Bong Joon-ho s’inscrit donc dans une lignée d’artistes utilisant le transhumanisme comme menace mettant en danger l’humanité. On peut faire ici le parallèle avec Auprès de moi toujours de Kazuo Ishiguro. Dans ce roman, on donne naissance à des clones humains thérapeutiques qui vivent dans l’unique perspective de faire don de leurs organes. Le parallèle avec le film semble être ici évident : la technologie comme réification de l’individu (fait de transformer une personne en objet). Le progrès du clonage conduit à l’exploitation de l’homme, que ce soit par le prélèvement d’organes des clones jusqu’à la mort dans Auprès de moi toujours, ou par la transformation de l’humain cloné en cobaye endurant toutes sortes d’expérimentations dans Mickey 17.

L’eugénisme au profit d’un projet fasciste

Autre dérive conservatrice que veut mettre en place Kenneth Marshall dans sa future colonie : le contrôle de la natalité. Dans la grande tradition des politiques totalitaires, pouvoir choisir le génotype parfait est devenu un véritable fantasme.

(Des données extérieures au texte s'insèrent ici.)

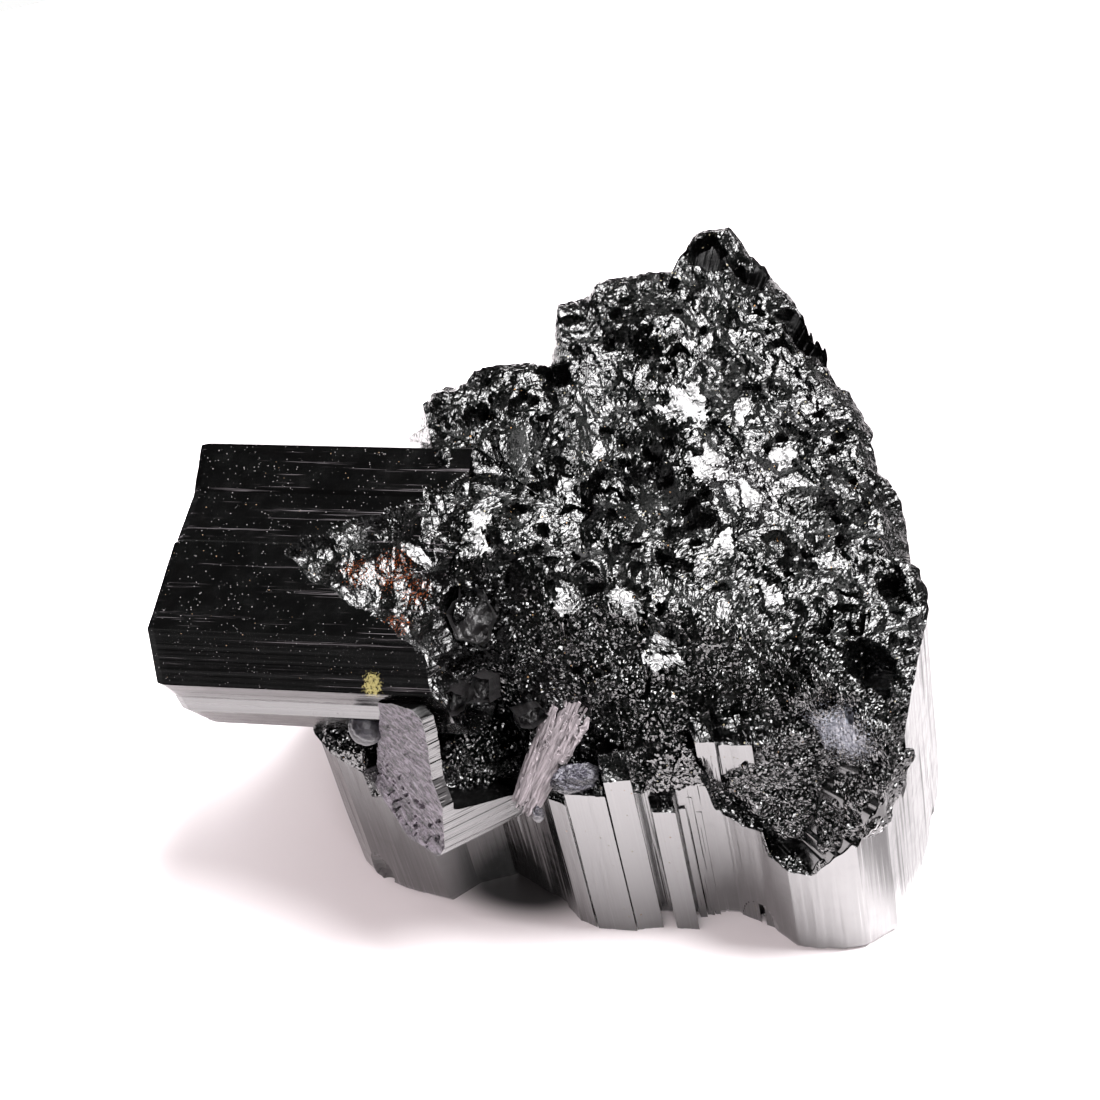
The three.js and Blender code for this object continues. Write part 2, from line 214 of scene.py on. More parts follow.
# A disc's surface closed behind: a skirt from its rim to the points under it, and a fan to a tip
def closeDisc(name, top, under, tip):
    index = np.arange(len(top) ** 2).reshape(len(top), len(top))
    quads = sideBySide(index[:-1, :-1], index[1:, :-1], index[1:, 1:], index[:-1, 1:]).reshape(-1, 4)
    rim = discRim(index)
    points = np.concatenate([top.reshape(-1, 3), under, [tip]])
    below = index.size + np.arange(len(rim))
    skirt = sideBySide(rim, below, np.roll(below, -1), np.roll(rim, -1))
    fan = sideBySide(below, len(points) - 1, np.roll(below, -1))
    return buildMesh(name, points, np.concatenate([quads, skirt]), fan)


# A point attribute that a material reads. The mesh's last points, past those of values, get rest
def paint(mesh, name, values, rest=0):
    missing = len(mesh.vertices) - np.size(values)
    painted = np.concatenate([np.ravel(values), np.resize(rest, missing)])
    mesh.attributes.new(name, "FLOAT", "POINT").data.foreach_set("value", painted.astype(np.float32))


# A visible piece in place of the solid, named as its mesh is
def addPiece(mesh, material):
    piece = bpy.data.objects.new(mesh.name, mesh)
    bpy.context.scene.collection.objects.link(piece)
    mesh.materials.append(material)
    mesh.polygons.foreach_set("use_smooth", np.zeros(len(mesh.polygons), bool))
    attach(piece, "root")
    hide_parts("tourmaline")
    print(f"{mesh.name} is built")


# Points spread evenly along a closed outline, with its corners kept where they fall
def walkOutline(outline, count):
    closed = np.concatenate([outline, outline[:1]])
    lengths = np.concatenate([[0.0], np.cumsum(np.linalg.norm(np.diff(closed, axis=0), axis=1))])
    walked = np.linspace(0, lengths[-1], count, endpoint=False)
    nearest = np.abs(walked[:, None] - lengths[None, :-1]).argmin(axis=0)
    walked[nearest] = lengths[:-1]
    return sideBySide(*[np.interp(walked, lengths, along) for along in closed.T]), walked


# The outward direction at each point of a closed outline: its chord turned a quarter turn
def outlineNormals(spots):
    chord = np.roll(spots, -1, axis=0) - np.roll(spots, 1, axis=0)
    normal = sideBySide(chord[:, 1], -chord[:, 0])
    normal /= np.maximum(np.linalg.norm(normal, axis=1, keepdims=True), 1e-9)
    area = np.sum(spots[:, 0] * np.roll(spots[:, 1], -1) - np.roll(spots[:, 0], -1) * spots[:, 1])
    return normal if area > 0 else -normal


# Colours and nodes

# An sRGB hex code as the linear colour that nodes take
def linearColour(hexCode):
    levels = [int(hexCode[k:k + 2], 16) / 255 for k in (1, 3, 5)]
    linear = [v / 12.92 if v <= 0.04045 else ((v + 0.055) / 1.055) ** 2.4 for v in levels]
    return (*linear, 1.0)


# Gives a node's inputs their values. A hex code is turned into a colour, a socket is linked, and so
# is the first live output of another node
def setInputs(node, inputs):
    for name, value in inputs.items():
        if isinstance(value, bpy.types.Node):
            value = next(output for output in value.outputs if output.enabled)
        if isinstance(value, bpy.types.NodeSocket):
            node.id_data.links.new(value, node.inputs[name])
        else:
            node.inputs[name].default_value = linearColour(value) if isinstance(value, str) else value


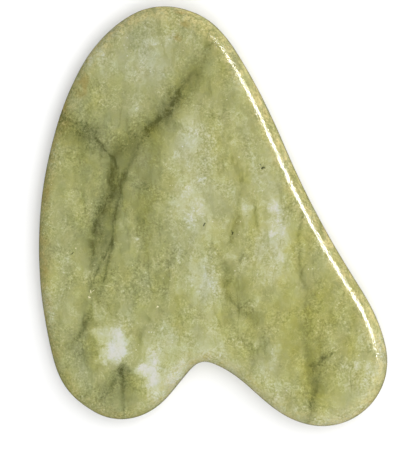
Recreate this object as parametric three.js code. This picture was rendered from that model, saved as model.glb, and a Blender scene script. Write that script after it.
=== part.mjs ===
// Gua sha scraper: one flat plate of polished stone, with a single broad lobe at one end and
// two lobes with a hollow notch between them at the other. It is carved from one piece.
//
// Millimetres, +Z up. The plate lies on its back face, with the origin under the middle of its
// outline. +Y runs towards the single lobe, and the notch opens towards -Y.

import * as THREE from "three";

const THICKNESS = 6;
const RIM_REACH = 2.4; // how far in from the edge the rounding starts on each face
const RIM_DROP = 2.6; // how far down from each face the rounding ends, leaving a narrow land
const RIM_STEPS = 6;
const OUTLINE_STEPS = 240;
const BRIDGE = 0.38; // length of a bridge's handles, as a share of the gap that it crosses

const DEGREE = Math.PI / 180;

// The outline, clockwise seen from above, as round stretches joined by smooth bridges.
// Each stretch is given by the point at its middle, the way that point faces, its radius
// and the angle that it turns through. A hollow stretch curves round a centre outside the plate.
const STRETCHES = [
  { name: "crown", at: [-9.9, 36.4], faces: 97, radius: 12, turns: 50 },
  { name: "right shoulder", at: [2.6, 30.8], faces: 39, radius: 21.5, turns: 12 },
  { name: "right flank", at: [18.9, -0.5], faces: 28.5, radius: 163, turns: 8, hollow: true },
  { name: "right lobe", at: [27.4, -33.1], faces: -45, radius: 11.4, turns: 118 },
  { name: "notch", at: [-1.9, -25.6], faces: -77, radius: 3.3, turns: 66, hollow: true },
  { name: "left lobe", at: [-17, -35.8], faces: -95, radius: 9.5, turns: 50 },
  { name: "left flank", at: [-30.8, -6.7], faces: -179.5, radius: 73.4, turns: 30 },
  { name: "left shoulder", at: [-21.7, 28.2], faces: 144, radius: 24.4, turns: 16 },
];

// The point at an angle on a circle, and the heading of someone who passes it.
function pointAt(centre, radius, angle) {
  return new THREE.Vector2(Math.cos(angle), Math.sin(angle)).multiplyScalar(radius).add(centre);
}

function headingAt(angle, hollow) {
  const turn = hollow ? 1 : -1;
  return new THREE.Vector2(-Math.sin(angle), Math.cos(angle)).multiplyScalar(turn);
}

// Works out a stretch's centre, its end angles, and the point and heading at both ends.
function arcOf({ at, faces, radius, turns, hollow = false }) {
  const middle = (hollow ? faces + 180 : faces) * DEGREE;
  const half = ((hollow ? turns : -turns) / 2) * DEGREE;
  const centre = new THREE.Vector2(...at).sub(pointAt(new THREE.Vector2(), radius, middle));
  const [from, to] = [middle - half, middle + half];
  return {
    centre,
    radius,
    hollow,
    from,
    to,
    start: { point: pointAt(centre, radius, from), heading: headingAt(from, hollow) },
    end: { point: pointAt(centre, radius, to), heading: headingAt(to, hollow) },
  };
}

// A cubic curve that leaves one stretch and joins the next along their headings.
function addBridge(path, leave, join) {
  const handle = BRIDGE * leave.point.distanceTo(join.point);
  const first = leave.heading.clone().multiplyScalar(handle).add(leave.point);
  const second = join.heading.clone().multiplyScalar(-handle).add(join.point);
  path.bezierCurveTo(first.x, first.y, second.x, second.y, join.point.x, join.point.y);
}

function plateOutline() {
  const arcs = STRETCHES.map(arcOf);
  const path = new THREE.Path();
  path.moveTo(arcs[0].start.point.x, arcs[0].start.point.y);
  arcs.forEach((arc, i) => {
    path.absarc(arc.centre.x, arc.centre.y, arc.radius, arc.from, arc.to, !arc.hollow);
    addBridge(path, arc.end, arcs[(i + 1) % arcs.length].start);
  });
  return new THREE.Shape(path.getSpacedPoints(OUTLINE_STEPS).slice(0, -1));
}

// The plate: flat on both faces, with an elliptical rounding all along both edges.
function jadePlate() {
  const geometry = new THREE.ExtrudeGeometry(plateOutline(), {
    depth: THICKNESS - 2 * RIM_DROP,
    bevelThickness: RIM_DROP,
    bevelSize: RIM_REACH,
    bevelOffset: -RIM_REACH,
    bevelSegments: RIM_STEPS,
  });
  geometry.computeBoundingBox();
  const { min, max } = geometry.boundingBox;
  geometry.translate(-(min.x + max.x) / 2, -(min.y + max.y) / 2, -min.z);
  const polishedJade = new THREE.MeshStandardMaterial({
    color: 0xa6a772,
    roughness: 0.2,
    metalness: 0,
  });
  const mesh = new THREE.Mesh(geometry, polishedJade);
  mesh.name = "jade_plate";
  return mesh;
}

const scraper = new THREE.Group();
scraper.add(jadePlate());

export default scraper;
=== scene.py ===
"""A gua sha scraper of polished green jade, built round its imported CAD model.

The stone's colour is worked out in millimetres all through the plate, so a vein that crosses the
front face also shows on the edge and, a little to one side, on the back.
"""

import math

import bmesh
import bpy
import numpy as np
from mathutils import Matrix, Vector, kdtree, noise

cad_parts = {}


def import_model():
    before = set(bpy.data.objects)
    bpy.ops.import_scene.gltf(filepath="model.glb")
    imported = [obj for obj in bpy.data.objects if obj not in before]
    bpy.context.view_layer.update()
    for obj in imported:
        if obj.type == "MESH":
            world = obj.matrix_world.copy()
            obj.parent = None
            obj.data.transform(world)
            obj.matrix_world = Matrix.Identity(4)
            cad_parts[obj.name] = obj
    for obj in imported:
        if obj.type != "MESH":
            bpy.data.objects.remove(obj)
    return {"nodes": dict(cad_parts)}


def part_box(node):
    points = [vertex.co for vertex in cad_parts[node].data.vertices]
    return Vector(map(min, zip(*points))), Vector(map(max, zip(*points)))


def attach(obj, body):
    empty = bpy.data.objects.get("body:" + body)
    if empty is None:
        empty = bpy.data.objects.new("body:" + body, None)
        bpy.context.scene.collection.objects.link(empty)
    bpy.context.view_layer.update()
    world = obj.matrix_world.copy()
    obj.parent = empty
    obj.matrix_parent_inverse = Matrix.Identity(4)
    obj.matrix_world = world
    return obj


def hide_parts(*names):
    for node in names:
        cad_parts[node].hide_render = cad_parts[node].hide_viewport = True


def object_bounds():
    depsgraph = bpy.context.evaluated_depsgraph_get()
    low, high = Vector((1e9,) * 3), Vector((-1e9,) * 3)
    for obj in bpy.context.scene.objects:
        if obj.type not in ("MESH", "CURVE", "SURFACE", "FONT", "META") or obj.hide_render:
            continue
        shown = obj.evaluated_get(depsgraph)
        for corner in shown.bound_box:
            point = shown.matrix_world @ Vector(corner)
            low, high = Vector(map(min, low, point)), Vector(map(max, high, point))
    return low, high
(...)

Exit la diversité des corps et des identités, l’homme considéré comme parfait par le leader est érigé comme la normalité, entraînant un rejet et une exclusion du reste de la population. 

C’est lors d’une scène de banquet burlesque que l’on comprend cette déviation autoritaire. Kenneth Marshall expose sans détour sa volonté de contrôler l’avenir génétique de sa population, en interdisant la sexualité entre les membres du vaisseau, et en ne l’autorisant par la suite que pour ceux ayant sa vision du corps exemplaire. C’est dans cette optique qu’il propose une insémination à Kai, une agente de sécurité ayant selon lui l’ADN idéal, parfaite pour devenir le modèle génétique de la colonie. 

Scène du diner Mickey 17
Scène du dîner où Kenneth Marshall annonce à Kai ses volontés eugénistes

Cet exemple cinglant de contrôle de la sexualité rappelle les dérives historiques de l’eugénisme. Cette doctrine scientifique et idéologique développée à la fin du XIXème siècle est un autre modèle voulant l’amélioration de l’espèce humaine, en sélectionnant les individus d’une population en se basant sur leur bon patrimoine génétique et en écartant les moins bons. À l’image des humains créés en laboratoire dans Le meilleur des mondes d’Aldous Huxley (1932) ou la fécondation in vitro d’enfants avec des facultés augmentées dans Bienvenue à Gattaca d’Andrew Niccol (1997), Mickey 17 questionne l’éthique derrière les politiques eugénistes mis en place dans cette micro-société. Cette volonté de contrôle de la natalité et des humains présents dans le vaisseau rejoint le clonage en tant que logique d’asservissement, contribuant à la déshumanisation de l’individu. 

Caricature d’un fascisme débridé ou simple miroir de notre société, c’est à chacun de voir si cette aventure spatiale n’est qu’une œuvre fictive de science-fiction ou, au contraire, une dystopie avec un impact beaucoup plus profond sur la réalité (spoiler : il faut se diriger vers cette voie).